During Wright’s visit in 1868 the men of his party alone captured and ate nearly two hundred fat young birds in two days. Fifteen years later Marianne North recollected that the island’s proprietor made very good money selling pies filled with seabird meat. By Betts’ time, considerable numbers of Wedge-tailed Shearwaters were being killed, dried and exported to Mahe, along with Frigatebirds which were knocked off their roosts with long poles, and Noddies which were caught in mid-air using string whips or sticks as the birds hovered around the island boats offshore. In 1940 the war had no doubt given extra impetus and profitability to the exploitation of this resource. Restrictions on shipping meant the population of Seychelles suffered many privations.

In the longer term, it was Aride’s harvest of Sooty Tern, and to a lesser extent Brown Noddy eggs, that became the main source of income for its proprietors. In the earliest record we have, 200 cases of eggs, with 700-750 eggs per case, were taken from the island in 1931. Between 1948 and 1967 a probable average of 171-173 cases were exported annually from Aride, and there was a peak of 312 cases (or 225,000 eggs) harvested in 1954. Of course many more eggs even than these would have been taken by resident workers and by poachers. After 1975, when approximately 32,000 eggs were gathered, no more eggs were officially collected from Aride.

The Chenard family were the island’s owners in 1967 when it was decided Aride was no longer commercially viable and it was hoped it might be sold to someone who would protect the remarkable wildlife still surviving there. Without the annual harvest of seabird eggs the island was difficult and expensive to protect. It was sold in January 1973 to Mr. Christopher Cadbury, who after visiting Aride had realized that it was a site of global importance to seabird populations. He was a founder and member of the British-based conservation organization, the Society for the Promotion of Nature Reserves (now the Royal Society of Wildlife Trusts) and he presented the island to SPNR in order to ensure its future protection as a nature reserve. In 1979 Aride was given Special Reserve Status by the Seychelles Government. This made the destruction or disturbance of any living thing on the island, or any habitat there, an offence under the law. Since 1984 the island has been scientifically monitored, with an ongoing research programme administered by professional full time Wardens and other scientists. In 2004 the island was leased to the Island Conservation Society, a Seychelles-based wildlife protection agency.

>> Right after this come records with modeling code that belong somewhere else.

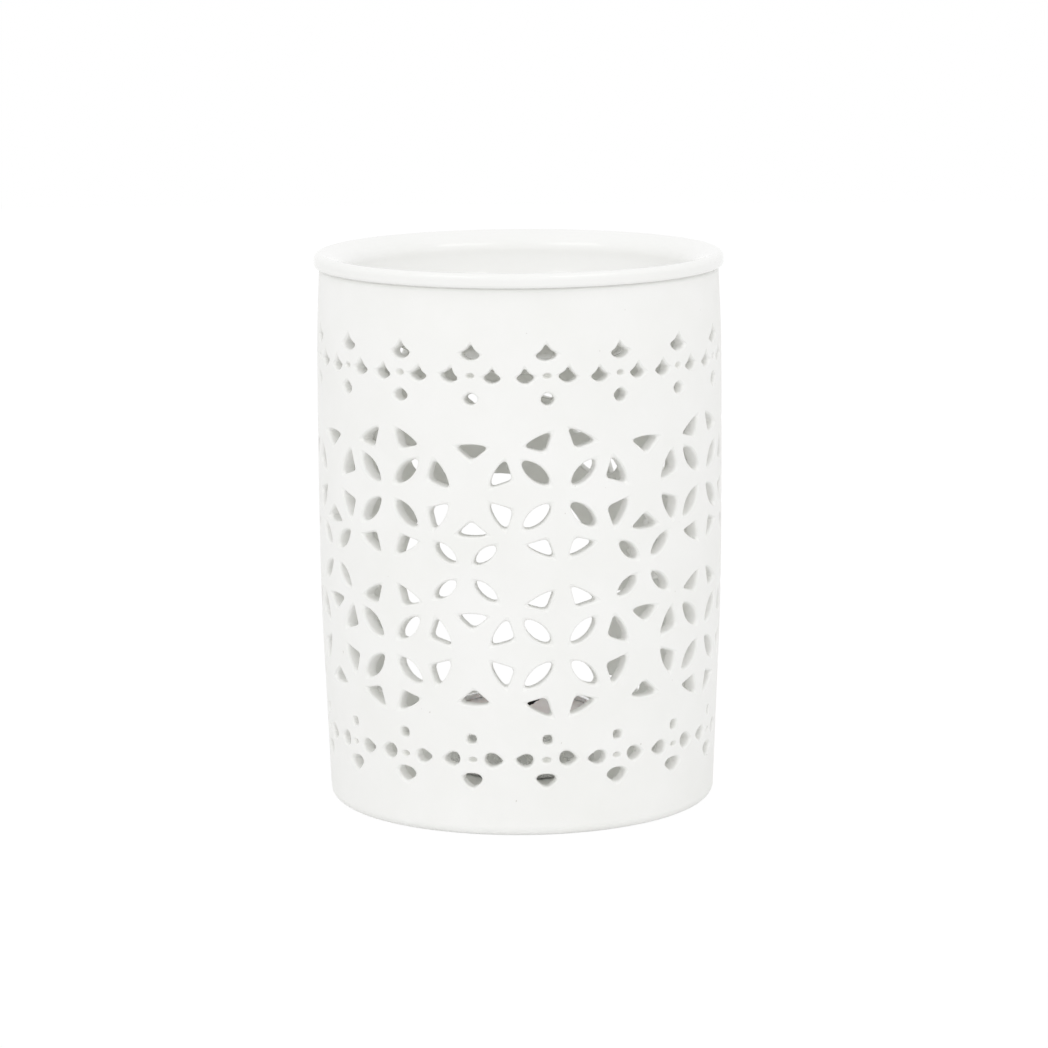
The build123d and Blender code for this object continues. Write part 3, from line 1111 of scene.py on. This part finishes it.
def foil_material():
    """Thin drawn aluminium with a fine texture and small dents."""
    material, tree, shader = new_material("drawn_foil")
    colour_by_noise(tree, shader, 350, 3, (0.88, 0.88, 0.88), (0.80, 0.80, 0.81))
    gloss_by_noise(tree, shader, 900, 2, 0.22, 0.36)
    dents = bump(tree, noise(tree, 240, 2), 0.12 * MM, 0.5)
    tree.links.new(bump(tree, noise(tree, 3000, 2), 0.01 * MM, 0.5, dents), shader.inputs["Normal"])
    fill(shader, {"Metallic": 1.0})
    return material


def wax_material():
    """Scented wax that has been lit before: cloudy, with a faint mauve tint."""
    material, tree, shader = new_material("cloudy_wax")
    colour_by_noise(tree, shader, 160, 4, (0.90, 0.84, 0.84), (0.84, 0.77, 0.765))
    gloss_by_noise(tree, shader, 400, 2, 0.38, 0.52)
    tree.links.new(bump(tree, noise(tree, 500, 3), 0.05 * MM, 0.4), shader.inputs["Normal"])
    fill(shader, {"Subsurface Weight": 0.25, "Subsurface Scale": 1.0})
    fill(shader, {"Subsurface Radius": (2 * MM, 1.4 * MM, 1.2 * MM)})
    return material


def char_material():
    """Charred cotton, black with a little ash."""
    material, tree, shader = new_material("charred_braid")
    colour_by_noise(tree, shader, 1500, 3, (0.012, 0.011, 0.010), (0.06, 0.055, 0.05), 0.5, 0.75)
    tree.links.new(bump(tree, noise(tree, 2500, 3), 0.15 * MM, 0.8), shader.inputs["Normal"])
    fill(shader, {"Roughness": 0.9})
    return material


def tinplate_material():
    """Pressed tinplate of the wick's foot."""
    material, tree, shader = new_material("pressed_tinplate")
    colour_by_noise(tree, shader, 500, 3, (0.62, 0.62, 0.62), (0.5, 0.5, 0.51))
    gloss_by_noise(tree, shader, 1200, 2, 0.3, 0.45)
    fill(shader, {"Metallic": 1.0})
    return material


# Studio: broad soft panels on four sides, and two lamps overhead that alone are mirrored in the glaze
floor_size = 3.0
floor_white = (0.86, 0.86, 0.86)
floor_lift = 0.94
floor_glow = 1.02
world_strength = 0.87
aim = Vector((0, 0, 0.08))
chamber_bounces = 10
lamps = (
    ("streak_left", (-0.78, -0.62, 1.55), (0.95, 0.55), 2.1),
    ("streak_right", (0.78, -0.62, 1.55), (0.95, 0.55), 2.1),
    ("panel_front", (0, -2.4, 0.9), (1.6, 1.2), 7.2),
    ("panel_left", (-2.2, 0, 0.8), (1.4, 1.4), 2.0),
    ("panel_right", (2.2, 0, 0.8), (1.4, 1.4), 1.2),
    ("panel_back", (0, 2.4, 0.9), (1.6, 1.2), 2.0),
)


def seen_directly(tree):
    """1 for rays from the camera, reflections and glass, and 0 for the light that falls on things."""
    path = tree.nodes.new("ShaderNodeLightPath")
    total = path.outputs["Is Camera Ray"]
    for name in ("Is Glossy Ray", "Is Transmission Ray"):
        node = tree.nodes.new("ShaderNodeMath")
        node.operation = "MAXIMUM"
        tree.links.new(total, node.inputs[0])
        tree.links.new(path.outputs[name], node.inputs[1])
        total = node.outputs[0]
    return total


def add_floor():
    """A pale floor that looks white where it is seen and keeps a trace of the shadows on it."""
    mesh = bpy.data.meshes.new("floor")
    half = floor_size / 2
    corners = [(-half, -half, 0), (half, -half, 0), (half, half, 0), (-half, half, 0)]
    mesh.from_pydata(corners, [], [(0, 1, 2, 3)])
    floor = bpy.data.objects.new("floor", mesh)
    bpy.context.scene.collection.objects.link(floor)
    material, tree, shader = new_material("pale_floor")
    fill(shader, {"Base Color": (*floor_white, 1), "Roughness": 0.9})
    glow = tree.nodes.new("ShaderNodeEmission")
    fill(glow, {"Strength": floor_glow})
    mix = tree.nodes.new("ShaderNodeMixShader")
    part = tree.nodes.new("ShaderNodeMath")
    part.operation = "MULTIPLY"
    part.inputs[1].default_value = floor_lift
    tree.links.new(seen_directly(tree), part.inputs[0])
    tree.links.new(part.outputs[0], mix.inputs["Fac"])
    tree.links.new(shader.outputs[0], mix.inputs[1])
    tree.links.new(glow.outputs[0], mix.inputs[2])
    output = next(n for n in tree.nodes if n.type == "OUTPUT_MATERIAL")
    tree.links.new(mix.outputs[0], output.inputs["Surface"])
    mesh.materials.append(material)


def add_world():
    """A white surround, seen at full white and a little dimmer as a light."""
    world = bpy.data.worlds.new("studio")
    bpy.context.scene.world = world
    world.use_nodes = True
    tree = world.node_tree
    background = tree.nodes["Background"]
    fill(background, {"Color": (1, 1, 1, 1)})
    strength = spread(tree, seen_directly(tree), 0, 1, world_strength, 1.0)
    tree.links.new(strength, background.inputs["Strength"])


def add_lamps():
    for name, place, size, power in lamps:
        data = bpy.data.lights.new(name, "AREA")
        data.shape = "RECTANGLE"
        data.size, data.size_y = size
        data.energy = power
        lamp = bpy.data.objects.new(name, data)
        bpy.context.scene.collection.objects.link(lamp)
        lamp.location = place
        lamp.rotation_euler = (aim - Vector(place)).to_track_quat("-Z", "Y").to_euler()
        lamp.visible_camera = False
        lamp.visible_glossy = name.startswith("streak")


add_camera()
make_body(
    bisque_material("white_bisque", (0.90, 0.90, 0.885), (0.875, 0.876, 0.855), 0.62),
    # The inner face takes a lighter copy of the bisque colour: painted light that lifts the shade inside the
    # chamber, in place of light coming through the thin wall.
    bisque_material("bisque_inside_painted_light", (0.945, 0.948, 0.928), (0.935, 0.938, 0.915), 0.66),
)
make_dish(glaze_material())
make_cup(foil_material())
make_wax(wax_material())
make_wick(char_material())
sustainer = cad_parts["wick_sustainer"]
sustainer.data.materials.clear()
sustainer.data.materials.append(tinplate_material())
add_floor()
add_world()
add_lamps()

scene = bpy.context.scene
scene.view_settings.view_transform = "Standard"
scene.cycles.diffuse_bounces = chamber_bounces
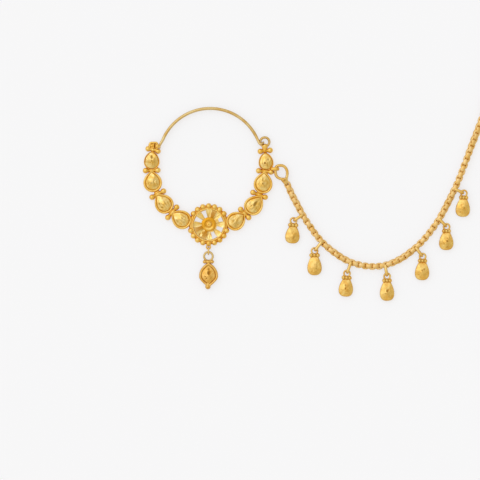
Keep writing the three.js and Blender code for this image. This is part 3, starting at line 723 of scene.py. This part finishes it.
def makeCup():
    # Rows of height, radius and painted shade: darkest at the cup's outer edge, bright only on the lip's
    # crest.
    cup = [(-0.4, 0.02, 0.8), (-0.4, 1.0, 0.6), (0.0, 1.9, 0.6), (0.1, 2.05, 0.8), (0.17, 2.02, 1.0),
           (0.22, 1.85, 0.8), (0.26, 1.66, 0.6), (0.3, 1.54, 0.2), (0.31, 1.42, 0.0),
           (0.29, 1.3, 0.0), (0.25, 1.18, 0.1), (0.21, 1.06, 0.4), (0.17, 0.95, 0.5), (0.13, 0.6, 0.5),
           (0.12, 0.02, 0.5)]
    mesh = shell()
    lathe(mesh, cup, sides=64)
    # Painted shade darkens the whole cup except its lower side, where the lip is left as a painted
    # highlight.
    paintedShade = mesh.verts.layers.float["paintedShade"]
    for vert in mesh.verts:
        around = vert.co.y / max(0.01, math.hypot(vert.co.x, vert.co.y))
        vert[paintedShade] = max(vert[paintedShade], min(0.9, max(0.0, (around + 0.8) / 0.4)))
    mesh.transform(Matrix.Translation(flowerSize["middle"]))
    finishPiece("flowerCup", mesh, cupGold, "flower", sharp=50, sides=0.4)


def makeBoss():
    # Rows of height, radius and painted shade: dark at the boss's foot and its groove, with a painted dark
    # spot for the reflection in the dip at its top.
    profile = [(-0.05, 0.02, 1.0), (-0.05, 0.9, 1.0), (0.1, 0.98, 0.3), (0.18, 0.93, 0.3),
               (0.2, 0.82, 0.4), (0.26, 0.76, 0.3), (0.36, 0.7, 0.0), (0.44, 0.62, 0.0),
               (0.5, 0.5, 0.0), (0.54, 0.38, 0.0), (0.55, 0.26, 0.0), (0.53, 0.18, 0.6),
               (0.47, 0.1, 0.8), (0.45, 0.02, 0.8)]
    mesh = shell()
    lathe(mesh, profile, Vector(flowerSize["middle"]) + Vector((0, 0, 0.06)), sides=56)
    finishPiece("flowerBoss", mesh, polishedGold, "flower_centre", sharp=50, sides=0.2)


hinge = {"x": -15.975, "y": 5.9, "halfX": 1.125, "halfY": 0.96, "corner": 0.6, "wire": 0.33,
         "z": 1.1, "lumps": ((-0.44, 0.1, 0.0, 0.55), (-1.0, 0.25, -0.1, 0.52), (-0.35, -0.5, -0.1, 0.46)),
         "crests": ((0.45, 1.42), (0.02, 1.52), (-0.42, 1.42))}
coil = {"radius": 0.66, "wire": 0.19, "turns": 3, "reach": 0.38}
catch = {"x": 16.27, "y": 7.1, "radius": 1.3, "wire": 0.36, "z": 0.9}
sideLoop = {"x": 19.15, "y": -0.75, "corner": 0.82, "halfX": 1.05, "wire": 0.3, "strap": 1.65,
            "z": 1.17}
upright = Matrix.Rotation(math.pi / 2, 3, "X")


def makeEnds():
    mesh = shell()
    corner = hinge["corner"]
    eye = circle((hinge["x"], hinge["y"], hinge["z"]), corner, 48, start=3.75,
                 stretch=(2 * (hinge["halfX"] - corner), 2 * (hinge["halfY"] - corner)))
    tube(mesh, eye, hinge["wire"], 16, closed=True)
    # A bead joins the loop to the arc, and lumps of solder fill it beside the coil.
    ball(mesh, (hinge["x"] - 0.15, hinge["y"] - hinge["halfY"] - 0.1, linkZ), 0.58, 20)
    for x, y, z, radius in hinge["lumps"]:
        ball(mesh, (hinge["x"] + x, hinge["y"] + y, hinge["z"] + z), radius, 20)
    for way, level in hinge["crests"]:
        ball(mesh, (hinge["x"] - 0.04, hinge["y"] + way, level), 0.32, 16)
    # A small back plate closes the loop from below, under the coil, dark with painted shade.
    plate = circle((hinge["x"] + 0.1, hinge["y"], 0), 0.8, 32, start=6, stretch=(0.5, 0.2))
    loft(mesh, [[p + Vector((0, 0, level)) for p in plate] for level in (0.02, 0.2)], [0.8, 0.8])
    # The bud that the catch ring stands on, with a crease up its middle. Painted shade darkens its foot and
    # the crease.
    lathe(mesh, [(4.4, 0.5, 0.8), (4.48, 0.68, 0.5), (4.8, 0.7, 0.2), (5.2, 0.78, 0.0),
                 (5.6, 0.88, 0.0), (5.9, 0.92, 0.0), (6.15, 0.86, 0.0), (6.35, 0.7, 0.0),
                 (6.5, 0.5, 0.1), (6.6, 0.2, 0.2)], (catch["x"], 0, catch["z"]), (0, 1, 0), 28)
    ball(mesh, (catch["x"] - 0.97, catch["y"] - 0.88, 0.8), 0.42, 20)
    dent(mesh, [(catch["x"] - 0.15, 5.5, 0.13, 0.12, 6.0, 88, 0.5)], 1.2, 0.2)
    finishPiece("arcEnds", mesh, polishedGold, "hoop_frame", sharp=50)
    ring = shell()
    catchPath = circle((catch["x"], catch["y"], catch["z"]), catch["radius"], 64)
    tube(ring, catchPath, catch["wire"], 16, closed=True)
    finishPiece("catchRing", ring, springGold, "hoop_frame", sharp=50)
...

Today, the islands permanent inhabitants total six souls, all of whom are engaged solely in the ecological management, conservation, and restoration of the island. Because of this work, and the work of many others before us, the character of Aride, that which makes it so very special, is strongly apparent. We know this because visitors are habitually telling us, and we know this because the birds, year on year, continue to flood back.